受光側のセンサーは本来の赤外線ではなくてもそれなりに反応したので、そのまま使っています。
(改造したフォトインタラプタ)
この状態で、どんな色のLEDを使うと一番うまくフィルムを検出できるかを実験したところ、「青色LED」であれば多少色が異なっていても概ね良い結果が得られました。
測定値では少し高価な、紫外線を多く出すLEDのひとつが一番良かったのですが、それとほとんど同じ結果がちょっと変わった「アイスブルー」という色の、安価な装飾用LEDで得られたので、パーフォレーションセンサーにはこのLEDを使うことにしました。(注1)
これでカラーフィルムに対応したフォトインタラプタの目途が立ったので、次はこのフォトインタラプタがうまく穴を検出する位置にフィルムを通すためのガイド部分を作ります。
最初に作ってみたのは、金属の六角スペーサーでフィルムのエッジの位置を決めるガイドポストを作り、パーフォレーションの穴の中心にフォトインタラプタの光学的な中心が一致するように固定したシンプルなオープンフレーム形でした。
しかし実際に動かしてみると走行中のフィルムはエッジ方向だけではなく、上下の厚み方向にもかなり波打つことがわかりました。
LEDと受光側センサーの距離はわずか3ミリなのですが、その中でフィルムとセンサーとの距離が変化すると、それだけで穴を検出するタイミングが変わったり、走行中のフィルムのねじれによってうまく穴を検出できなかったりという問題が起きました。
そこで現在のパーフォレーションセンサーは、モバイルビューワーと同様の構造にしています。
(現在のパーフォレーションセンサー)
このセンサーモジュールはフィルムをしっかりガイドする細い溝のある筒状になっていて、その途中にフォトインタラプタをはめ込むことができるようになっています。

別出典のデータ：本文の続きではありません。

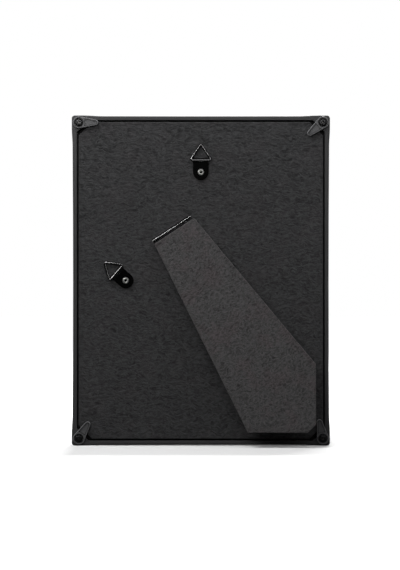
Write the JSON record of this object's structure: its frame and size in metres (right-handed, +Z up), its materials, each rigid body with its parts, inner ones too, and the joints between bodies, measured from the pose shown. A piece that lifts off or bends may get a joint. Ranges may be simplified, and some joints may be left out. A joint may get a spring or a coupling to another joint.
{
  "type": "easel back photo frame",
  "caption": "Moulded photo frame for a letter-size picture, with a leatherette easel strut on a slanted hinge, turn-buttons and swivelling triangle ring hangers.",
  "frame": {"origin": "centre of the bounding box's bottom, under the frame's two bottom feet", "axes": "+Z up the portrait frame, +Y towards the picture side, so the back with the strut faces -Y; +X to the right as seen from behind"},
  "size_m": [0.2266, 0.0376, 0.2895],
  "materials": {
    "moulding_plastic": "satin",
    "button_plastic": "satin",
    "pane_glass": "polished",
    "insert_paper": "matte",
    "hardboard": "matte",
    "leatherette": "matte",
    "lining_paper": "matte",
    "black_steel": "gloss",
    "nickel_steel": "polished",
    "screw_steel": "satin"
  },
  "bodies": {
    "frame": {"moulding": "moulding_plastic", "glass": "pane_glass", "insert_sheet": "insert_paper", "panel_board": "hardboard", "panel_covering": "leatherette", "hinge_leaf_fixed": "black_steel", "hinge_pin": "nickel_steel", "hinge_rivets": "nickel_steel", "corner_screws": "screw_steel", "hanger_rivets": "nickel_steel"},
    "strut": {"strut_board": "hardboard", "strut_covering": "leatherette", "strut_lining": "lining_paper", "hinge_leaf_moving": "black_steel"},
    "turn_button_top_left": {"turn_button_top_left": "button_plastic"},
    "turn_button_top_right": {"turn_button_top_right": "button_plastic"},
    "turn_button_bottom_left": {"turn_button_bottom_left": "button_plastic"},
    "turn_button_bottom_right": {"turn_button_bottom_right": "button_plastic"},
    "hanger_strap_top": {"hanger_strap_top": "black_steel"},
    "hanger_ring_top": {"hanger_ring_top": "black_steel"},
    "hanger_strap_side": {"hanger_strap_side": "black_steel"},
    "hanger_ring_side": {"hanger_ring_side": "black_steel"}
  },
  "joints": [
    {"name": "strut_swing", "type": "hinge", "parent": "frame", "child": "strut", "pos_m": [-0.02565, 0.00588, 0.19], "axis": [-0.8382, 0, -0.5454], "range_deg": [-5.5, 24.5]},
    {"name": "turn_top_left", "type": "hinge", "parent": "frame", "child": "turn_button_top_left", "pos_m": [-0.10685, 0.00713, 0.2831], "axis": [0, -1, 0], "continuous": true},
    {"name": "turn_top_right", "type": "hinge", "parent": "frame", "child": "turn_button_top_right", "pos_m": [0.10685, 0.00713, 0.2831], "axis": [0, -1, 0], "continuous": true},
    {"name": "turn_bottom_left", "type": "hinge", "parent": "frame", "child": "turn_button_bottom_left", "pos_m": [-0.10685, 0.00713, 0.0064], "axis": [0, -1, 0], "continuous": true},
    {"name": "turn_bottom_right", "type": "hinge", "parent": "frame", "child": "turn_button_bottom_right", "pos_m": [0.10685, 0.00713, 0.0064], "axis": [0, -1, 0], "continuous": true},
    {"name": "hanger_swivel_top", "type": "hinge", "parent": "frame", "child": "hanger_strap_top", "pos_m": [0, 0.00743, 0.2396], "axis": [0, -1, 0], "continuous": true},
    {"name": "ring_swing_top", "type": "hinge", "parent": "hanger_strap_top", "child": "hanger_ring_top", "pos_m": [0, 0.00563, 0.25], "axis": [1, 0, 0], "range_deg": [0, 160]},
    {"name": "hanger_swivel_side", "type": "hinge", "parent": "frame", "child": "hanger_strap_side", "pos_m": [-0.06585, 0.00743, 0.14475], "axis": [0, -1, 0], "continuous": true},
    {"name": "ring_swing_side", "type": "hinge", "parent": "hanger_strap_side", "child": "hanger_ring_side", "pos_m": [-0.07376, 0.00563, 0.1515], "axis": [0.6494, 0, 0.7604], "range_deg": [0, 160]}
  ]
}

さらに可視光のLEDを取り付けるための穴があるので、その穴を通してドリルを使ってフォトインタラプタに慎重に穴をあければ正しい位置に青色LEDを取り付けることができます。
配線を引き出すための小さな基板にはLEDの電流制限抵抗(注2)も乗せてあるので、モーターコントローラーに供給するのと同じ5Vを接続できます。
このセンサーとフィルムを撮影しているレンズとの距離を変えると、シャッターが切れるタイミングが変わります。信号が出てから実際にシャッターが切れるまでの時間は予測できないので、撮影結果を見ながら調整できるように長孔を設けたL型の取付用パーツを3Dプリンターで作り、テレシネ機に取り付けています。
(白黒は光センサー側の配線、白赤はLED側の配線)
パーフォレーションセンサーとセンサー取付用パーツの3Dプリンター用データを用意しましたのでダウンロードしてご利用ください。
(注1) この3Φのアイスブルー色のLEDは以前秋月電子通商で購入したものですが、現在は扱っていないようです。
(注2)最適なLEDの明るさを決めるため、写真のテレシネ機ではLEDの電流制限抵抗として220Ωの固定抵抗と500Ωのボリュームが直列に入っています。製作するときは同様に抵抗値を調整可能にしても良いと思いますが、動作結果を見ながら220Ω~750Ω程度で調子の良い値を選んで固定にしても問題ないでしょう。実験の結果フィルムによる調整はさほど必要なかったので、この実験装置では最終的に680Ωで固定にしました。